George Washington didn't want political parties. Heck, most of the Founding Fathers didn't think there would ever be political parties, because they didn't think people would agree enough about enough issues to come together on any kind of permanent basis. Turns out that it's not true. Oh, not everyone in every party agrees about every issue, but they agree enough so that they vote similarly on a range of issues. Enough to put together a party system, anyway.


He probably would keep rates down, especially for people with DUI convictions.
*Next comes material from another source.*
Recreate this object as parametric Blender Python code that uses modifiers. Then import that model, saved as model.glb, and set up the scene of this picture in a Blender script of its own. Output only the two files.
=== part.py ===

Well, he can try. Thurston County only has so much control over the issue, after all. Drunk drivers are factored into car insurance for everyone.

swampyankee
2012-Jul-28, 07:40 PM
My property straddles two different townships, and the line runs right through my house. I don't know how it is in other states, but in Pennsylvania you pay property taxes and vote according to the township you live in. It's been causing us headaches for the last eight years. To top it off, the road I live on is called 'County Line Road', and the other side of the road is in a different county. It hasn't caused us any problems, but every time I see a survey crew out I get a little worried.

Luckily, I don't live on one of our town lines (in New England towns are townships elsewhere in the US), but it can get confusing. There
is a current lawsuit between somebody and one of the towns about a person's residency: he claims residency in one town, but the town is arguing he's resident to the other.